I worked for many years in an organisation where the chair of the board and the chief executive thought the board was basically there to rubber stamp their decisions. Controversial reports were always placed well down the agenda so that by the time they were reached board members would have run out of energy. Reports were written in technical language full of professional jargon, more to impress than communicate. As long as the performance figures were going in the right direction no one asked any awkward questions. Occasionally this lack of curiosity would result in board members being taken by surprise only to be informed they voted in favour at their last board meeting. But when performance dipped alarmingly everything changed.
More frequent board meetings but shorter agendas. All reports to have a half page executive summary at the beginning. Reports to be written in plain English and jargon free. Clear distinction between reports for information and those requiring decisions. Report authors to be present to introduce reports and answer questions. However the real change was in the boards attitude to reports and report writers. Whilst acknowledging the expertise of report authors they broadened the discussion to look at the possible wider implications and any ethical considerations. True, there is a tendency just to read the executive summary.
Organisation provide guidance on writing a report for the board and there is often a template used to standardise reports. However writing a report for the board is very different to writing a report for your professional colleagues and is defiantly not the place to show off your knowledge and jargon or trying to prove over many pages how hard you and your team have been working. The board is made up of the organisations most influential and important people. Your brevity and clarity will enhance your reputation not your technical knowledge or or use of technical terminology.
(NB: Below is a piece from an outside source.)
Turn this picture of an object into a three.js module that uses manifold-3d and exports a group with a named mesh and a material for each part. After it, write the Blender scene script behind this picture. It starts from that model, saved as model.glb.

Reports for the board are usually shared in draft with Finance and HR in order for them to identify any implications before being signed off by the relevant Director. In theory the Director would just be familiarising themselves with the report and reassuring themselves that the recommendations are in line with their discussions with senior managers. However a Director I worked for couldn’t help but make changes some times of grammar but mostly of tone and style. This wasn’t changing the odd word or rephrasing a sentence , although it may have started that way, it was rewriting whole paragraphs. Authors regularly complained, although not to the Director, that the result subtly changed the emphasis of their reports. This rewriting process caused a log jam of reports resulting in reports being deferred to the next board meeting, much to everyone’s frustration.
Rather than resulting in better written reports authors treated their work as rough drafts which would be rewritten by the Director. The Director felt his approach was justified because reports came to him in such an ,”unpolished “ rudimentary state. The Director that followed had a more relaxed attitude.
The reason reports to boards are so often lacking in brevity and clarity is that professionals tend to write for other professionals yet assume that the same skill equips them for writing for any audience. It doesn’t.
A little training would go along way.